From Boil to Simmer?
With yesterday’s 8.5% CPI print, we might be past peak inflation.
We called high inflation when the Fed claimed it was transitory and predicted CPI would start to turn this summer. These weren’t bold macro predictions on the distant and unknowable future. They were educated guesses based on trended data.
Long term forecasts are a fools errand, but taking action on short-term predictions - using real-time trends - can be extremely useful.
This is especially true with something as dangerous as inflation, which is self-fulfilling, destroys wealth and destabilizes societies at the extreme.
In other words, when driving 100 miles an hour it’s best to react to what’s right front of your face vs. guessing what’s 50 miles down the road.
Unfortunately, our politicians had the “Mission Accomplished”, vibes going yesterday on the inflation news. I don’t think investors can afford to be this casual.
Now What?
Did the Fed tame the beast? Will inflation quickly decline from here to the goldilocks 2-3% we’d all love to have back? Don’t bet the farm, but I doubt it.
The labor market is still surprisingly strong (albeit with signs of softening) and we’ve just started on-shoring supply chains, which isn’t going to be cheap.
Furthermore, despite the recent softness in the housing market, shelter driven inflation is going to be annoying sticky on CPI readings over the next year.

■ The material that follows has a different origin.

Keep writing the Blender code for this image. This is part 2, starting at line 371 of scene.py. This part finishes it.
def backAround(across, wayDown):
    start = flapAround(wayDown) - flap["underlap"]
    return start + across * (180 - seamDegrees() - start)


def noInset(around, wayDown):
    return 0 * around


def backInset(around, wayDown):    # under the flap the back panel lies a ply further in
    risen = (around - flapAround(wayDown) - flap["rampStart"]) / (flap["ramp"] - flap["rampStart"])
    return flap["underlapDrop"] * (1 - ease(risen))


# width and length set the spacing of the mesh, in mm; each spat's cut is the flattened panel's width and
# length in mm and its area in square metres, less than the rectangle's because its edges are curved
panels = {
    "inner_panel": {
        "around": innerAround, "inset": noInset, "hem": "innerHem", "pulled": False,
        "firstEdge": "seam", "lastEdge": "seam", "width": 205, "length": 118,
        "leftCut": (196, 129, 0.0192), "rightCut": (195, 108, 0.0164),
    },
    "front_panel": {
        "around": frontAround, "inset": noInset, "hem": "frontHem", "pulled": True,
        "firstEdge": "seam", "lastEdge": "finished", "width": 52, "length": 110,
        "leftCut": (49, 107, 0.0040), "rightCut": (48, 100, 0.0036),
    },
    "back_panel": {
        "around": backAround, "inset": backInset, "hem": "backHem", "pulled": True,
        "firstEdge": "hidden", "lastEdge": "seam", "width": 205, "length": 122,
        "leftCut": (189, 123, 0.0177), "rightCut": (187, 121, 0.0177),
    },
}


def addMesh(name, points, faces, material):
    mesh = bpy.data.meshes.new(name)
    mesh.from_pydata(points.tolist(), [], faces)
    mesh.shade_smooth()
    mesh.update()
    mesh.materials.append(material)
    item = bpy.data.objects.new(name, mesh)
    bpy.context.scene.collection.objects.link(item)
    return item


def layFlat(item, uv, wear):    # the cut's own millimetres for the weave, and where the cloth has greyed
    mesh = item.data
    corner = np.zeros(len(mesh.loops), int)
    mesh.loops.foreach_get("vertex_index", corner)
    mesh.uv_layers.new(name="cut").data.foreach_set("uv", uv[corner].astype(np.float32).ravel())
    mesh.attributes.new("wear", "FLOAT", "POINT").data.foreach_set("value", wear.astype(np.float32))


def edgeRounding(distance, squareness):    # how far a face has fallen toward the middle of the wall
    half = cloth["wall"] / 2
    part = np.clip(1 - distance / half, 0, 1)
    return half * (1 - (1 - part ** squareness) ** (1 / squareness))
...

The CPI shelter component is broken. For some reason home price and rent increases are on 12-18 month lag! 1
In other words, despite recent double digit increases in housing & rents, the shelter CPI component has actually been an anchor on CPI readings this year.

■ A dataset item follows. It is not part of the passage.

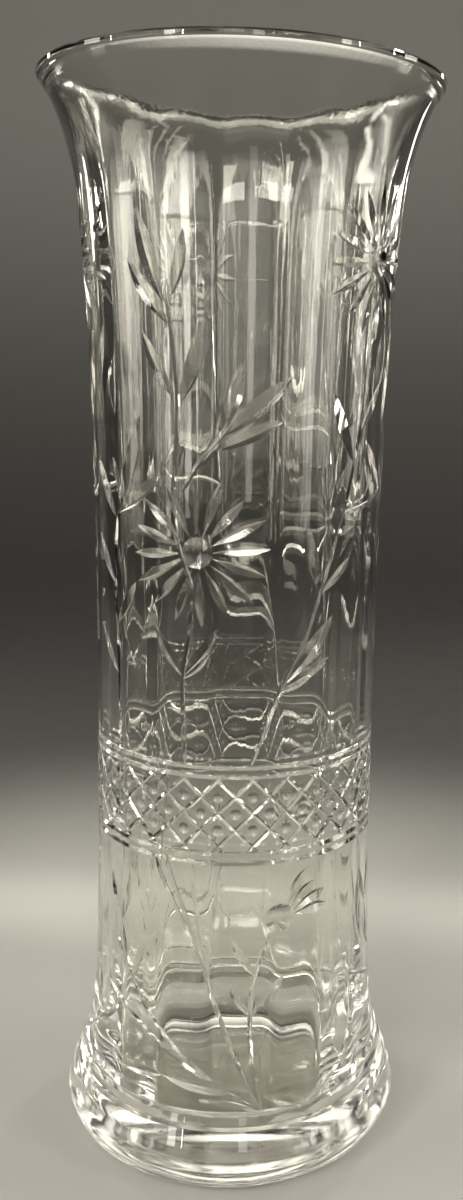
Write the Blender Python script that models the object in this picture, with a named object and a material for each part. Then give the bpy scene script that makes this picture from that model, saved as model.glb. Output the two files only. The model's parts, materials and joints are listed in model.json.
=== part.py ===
"""Cut crystal vase: one piece of blown glass with a flared lip, a panelled inside and a thick spreading foot.

The outside is a turned shape with the mitre-cut rings in its profile. The inside is an optic-moulded
hollow of flat panels that run out into a round mouth. Everything is in metres, with +Z up and the
origin at the centre of the face that the vase stands on.
"""

import math

import bmesh
import bpy
from mathutils import Vector

MM = 0.001

HEIGHT = 305.0 * MM
PANELS = 16
FACETS_PER_PANEL = 3
SEGMENTS = PANELS * FACETS_PER_PANEL
PANEL_TURN = math.radians(18.1)

FOOT_RADIUS = 51.0 * MM
FOOT_WIDEST_AT = 10.5 * MM
STAND_OUTER = 40.5 * MM
STAND_INNER = 33.0 * MM
PUNT_DEPTH = 1.6 * MM
FOOT_ARC_STEPS = 6

# The outside above the foot's widest line: (radius, height) in millimetres.
OUTSIDE = (
    (51.0, 10.5), (50.2, 14.5), (48.6, 18.5), (45.6, 27.0), (43.2, 38.0), (42.0, 52.0), (41.4, 73.0),
    (40.9, 104.0), (40.7, 140.0), (40.9, 177.0), (41.5, 213.0), (42.5, 241.0), (43.8, 262.0),
    (45.3, 277.5), (48.2, 289.8), (51.9, 299.0), (54.9, 303.2),
)
LIP_TOP_RADIUS = 54.0 * MM

# The inside, from the middle of a panel to the axis: (distance, height) in millimetres.
INSIDE = (
    (31.5, 12.0), (34.6, 13.2), (36.2, 16.5), (36.8, 22.0), (36.7, 50.0), (36.3, 104.0), (36.1, 140.0),
    (36.3, 177.0), (36.9, 213.0), (38.0, 241.0), (39.4, 262.0), (41.1, 277.5), (44.4, 289.8),
    (48.6, 299.0), (52.0, 303.6),
)
PANELS_FADE_FROM = 262.0 * MM
PANELS_FADE_TO = 296.0 * MM

ROW_SPACING = 12.0 * MM
GROOVE_WIDTH = 1.7 * MM
GROOVE_DEPTH = 0.65 * MM
BAND_GROOVES = (97.3 * MM, 100.0 * MM, 121.9 * MM, 124.5 * MM)
FOOT_GROOVES = (21.2 * MM, 24.7 * MM)

GLASS_COLOUR = (0.93, 0.95, 0.94, 1.0)
GLASS_IOR = 1.545


def smooth_value(points, height):
    """The radius at a height on the smooth line through the points, a monotone cubic."""
    radii = [point[0] * MM for point in points]
    heights = [point[1] * MM for point in points]
    if height <= heights[0]:
        return radii[0]
    if height >= heights[-1]:
        return radii[-1]
    slopes = [
        (radii[i + 1] - radii[i]) / (heights[i + 1] - heights[i]) for i in range(len(points) - 1)
    ]
    tangents = [slopes[0]]
    for before, after in zip(slopes, slopes[1:]):
        same_way = before * after > 0
        tangents.append(2 * before * after / (before + after) if same_way else 0.0)
    tangents.append(slopes[-1])
    i = max(k for k in range(len(slopes)) if heights[k] <= height)
    span = heights[i + 1] - heights[i]
    t = (height - heights[i]) / span
    return (
        radii[i] * (1 + 2 * t) * (1 - t) ** 2
        + tangents[i] * span * t * (1 - t) ** 2
        + radii[i + 1] * t * t * (3 - 2 * t)
        - tangents[i + 1] * span * t * t * (1 - t)
    )


def outside_profile():
    """The turned outline at +X from the lip down the outer side, then under the foot to the axis."""
    plain = [point[1] * MM for point in OUTSIDE]
    groove_centres = BAND_GROOVES + FOOT_GROOVES
    for lower, upper in zip(plain[:-1], plain[1:]):
        extra = int((upper - lower) / ROW_SPACING)
        plain += [lower + (upper - lower) * (k + 1) / (extra + 1) for k in range(extra)]
    rows = {}
    for height in plain:
        if all(abs(height - centre) > GROOVE_WIDTH for centre in groove_centres):
            rows[height] = smooth_value(OUTSIDE, height)
    for centre in groove_centres:
        for height in (centre - GROOVE_WIDTH / 2, centre + GROOVE_WIDTH / 2):
            rows[height] = smooth_value(OUTSIDE, height)
        rows[centre] = smooth_value(OUTSIDE, centre) - GROOVE_DEPTH
    side = [(rows[height], height) for height in sorted(rows, reverse=True)]
    lip = [(0.0, HEIGHT), (LIP_TOP_RADIUS, HEIGHT)]
    foot = []
    for k in range(1, FOOT_ARC_STEPS + 1):
        turn = math.pi / 2 * k / FOOT_ARC_STEPS
        radius = STAND_OUTER + (FOOT_RADIUS - STAND_OUTER) * math.cos(turn)
        foot.append((radius, FOOT_WIDEST_AT * (1 - math.sin(turn))))
    under = [(STAND_INNER, 0.0), (STAND_INNER - PUNT_DEPTH * 2, PUNT_DEPTH), (0.0, PUNT_DEPTH)]
    return lip + side + foot + under


def linked_object(name, mesh):
    made = bpy.data.objects.new(name, mesh)
    bpy.context.scene.collection.objects.link(made)
    return made


def turned_body(name, profile):
    """The profile turned about Z with a Screw modifier, as one closed solid."""
    mesh = bpy.data.meshes.new(name)
    points = [(radius, 0.0, height) for radius, height in profile]
    mesh.from_pydata(points, [(i, i + 1) for i in range(len(points) - 1)], [])
    body = linked_object(name, mesh)
    screw = body.modifiers.new("turn", "SCREW")
    screw.steps = SEGMENTS
    screw.render_steps = SEGMENTS
    screw.use_merge_vertices = True
    screw.merge_threshold = 0.00005
    return body


def panel_reach(angle, height):
    """Distance from the axis to the inside wall: flat panels that fade to a circle under the lip."""
    flat = smooth_value(INSIDE, height)
    step = math.tau / PANELS
    from_middle = (angle - PANEL_TURN) % step - step / 2
    panelled = flat / math.cos(from_middle)
    t = min(max((height - PANELS_FADE_FROM) / (PANELS_FADE_TO - PANELS_FADE_FROM), 0.0), 1.0)
    fade = t * t * (3 - 2 * t)
    return panelled * (1 - fade) + flat * fade


def ring_at(height, reach):
    """A ring of points at one height, with one of them on each corner between two panels."""
    points = []
    for k in range(SEGMENTS):
        angle = PANEL_TURN + math.tau * k / SEGMENTS
        radius = reach(angle, height)
        points.append(Vector((radius * math.cos(angle), radius * math.sin(angle), height)))
    return points


def hollow_cutter(name):
    """The solid that fills the hollow: its floor is a disc that is extruded ring by ring to the mouth."""
    heights = sorted(point[1] * MM for point in INSIDE)
    heights += [k * ROW_SPACING * 2 for k in range(3, 11)]
    heights = sorted(set(heights))
    heights = [h for i, h in enumerate(heights) if i == 0 or h - heights[i - 1] > 0.9 * MM]
    shape = bmesh.new()
    bmesh.ops.create_circle(shape, segments=SEGMENTS, radius=1.0, cap_ends=True)
    top = shape.faces[:]
    bmesh.ops.reverse_faces(shape, faces=top)
    floor = ring_at(heights[0], panel_reach)
    start = sorted(shape.verts, key=lambda v: math.atan2(v.co.y, v.co.x) % math.tau)
    for vert, place in zip(start, floor):
        vert.co = place
    mouth_reach = smooth_value(INSIDE, heights[-1]) + (HEIGHT - heights[-1]) * 0.4
    levels = [(h, panel_reach) for h in heights[1:]]
    levels.append((HEIGHT + 1.0 * MM, lambda angle, height: mouth_reach + 0.8 * MM))
    for height, reach in levels:
        grown = bmesh.ops.extrude_face_region(shape, geom=top)["geom"]
        bmesh.ops.delete(shape, geom=top, context="FACES_ONLY")
        top = [item for item in grown if isinstance(item, bmesh.types.BMFace)]
        verts = sorted(top[0].verts, key=lambda v: math.atan2(v.co.y, v.co.x) % math.tau)
        ring = sorted(ring_at(height, reach), key=lambda p: math.atan2(p.y, p.x) % math.tau)
        for vert, place in zip(verts, ring):
            vert.co = place
    floor_edge = [v for v in shape.verts if abs(v.co.z - heights[0]) < 1e-6]
    bmesh.ops.contextual_create(shape, geom=floor_edge)
    bmesh.ops.recalc_face_normals(shape, faces=shape.faces)
    mesh = bpy.data.meshes.new(name)
    shape.to_mesh(mesh)
    shape.free()
    cutter = linked_object(name, mesh)
    cutter.hide_render = True
    cutter.display_type = "WIRE"
    return cutter


def crystal():
    """Clear lead crystal, fire-polished, with a trace of green-grey."""
    glass = bpy.data.materials.new("lead_crystal")
    glass.use_nodes = True
    shader = glass.node_tree.nodes["Principled BSDF"]
    shader.inputs["Base Color"].default_value = GLASS_COLOUR
    shader.inputs["Roughness"].default_value = 0.0
    shader.inputs["Metallic"].default_value = 0.0
    shader.inputs["IOR"].default_value = GLASS_IOR
    shader.inputs["Transmission Weight"].default_value = 1.0
    return glass


def build():
    for old in list(bpy.data.objects):
        bpy.data.objects.remove(old, do_unlink=True)
    body = turned_body("vase_body", outside_profile())
    cutter = hollow_cutter("hollow")
    cut = body.modifiers.new("hollow", "BOOLEAN")
    cut.operation = "DIFFERENCE"
    cut.solver = "EXACT"
    cut.object = cutter
    body.data.materials.append(crystal())
    body.data.shade_smooth()


build()
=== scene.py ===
"""Cut crystal vase: a panelled, flared glass body with cut daisies, leaves, rings and a diamond band."""

import json
import math

import bpy
from bpy.props import FloatProperty, FloatVectorProperty, IntProperty, PointerProperty
from mathutils import Matrix, Vector

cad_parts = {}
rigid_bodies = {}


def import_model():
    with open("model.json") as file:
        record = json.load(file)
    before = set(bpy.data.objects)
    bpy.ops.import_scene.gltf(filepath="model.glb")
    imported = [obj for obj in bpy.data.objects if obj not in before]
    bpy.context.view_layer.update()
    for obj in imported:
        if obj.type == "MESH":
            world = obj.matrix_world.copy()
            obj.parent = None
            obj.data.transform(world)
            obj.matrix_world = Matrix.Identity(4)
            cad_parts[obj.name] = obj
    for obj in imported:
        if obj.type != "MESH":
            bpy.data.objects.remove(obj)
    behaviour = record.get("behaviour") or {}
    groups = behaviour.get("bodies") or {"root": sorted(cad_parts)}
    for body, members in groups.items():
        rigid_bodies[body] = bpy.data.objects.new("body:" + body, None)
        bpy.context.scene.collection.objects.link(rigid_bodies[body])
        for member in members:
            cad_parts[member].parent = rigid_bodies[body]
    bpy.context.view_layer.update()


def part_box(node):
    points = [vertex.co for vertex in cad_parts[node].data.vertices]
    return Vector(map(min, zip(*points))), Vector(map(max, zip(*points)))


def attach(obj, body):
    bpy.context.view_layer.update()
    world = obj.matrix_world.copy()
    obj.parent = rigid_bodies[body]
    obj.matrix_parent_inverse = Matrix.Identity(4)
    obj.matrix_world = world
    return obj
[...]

This is the reverse from 2010-2020, where rents were one of the few components preventing deflation as inflation struggled to stay above 2%.
But now shelter, which accounts for ~40% of CPI readings, is starting to tick up.
July CPI (8.5%) components and trend:
Food: 1.5% (falling)
Energy: 2.4% (falling)
Used cars: 0.2% (falling)
Commodities: 1.2% (falling)
Services: 1.4% (rising)
Shelter: 1.8% (rising)
Hopefully, these trends continue and inflation readings will taper. But given shelter’s delayed impact, we have a long way to the Fed’s desired 2%.
What to Do
If above average inflation (4-5%) persists, the cost of capital is going to be structurally higher for longer. That means lower multiples for subpar assets.
Investors have two solid options to combat sustained inflationary periods:
Up your allocation to real assets
And / or focus on companies with pricing power
Expenses are skyrocketing. If an asset or business fails to pass through those costs to customers, the market is going to be especially unkind for the foreseeable future.
Many businesses have actually gotten a free pass on inflation's impact to earnings thus far. Reason being: Americans are flush with cash.2
Companies quickly increased pricing this year without much pushback. That’s not sustainable even if inflation stays elevated. The consumer won’t be drunk on stimulus cash and excess savings forever. Soon enough consumers will start prioritizing their spending on highest value products and services.
A roof over their head is high on that list.
Another $1 increase for a massive Chipotle burrito they might turn into two meals? Sure, charge away.
But an extra $10 for DoorDash delivery?!? I’m guessing consumers can go back to walking if things get tight.
Stubborn inflation means asset quality, smart sector selection and operational excellence just became a lot more valuable. The rising tide that lifted both battleships and dinghies alike is gone.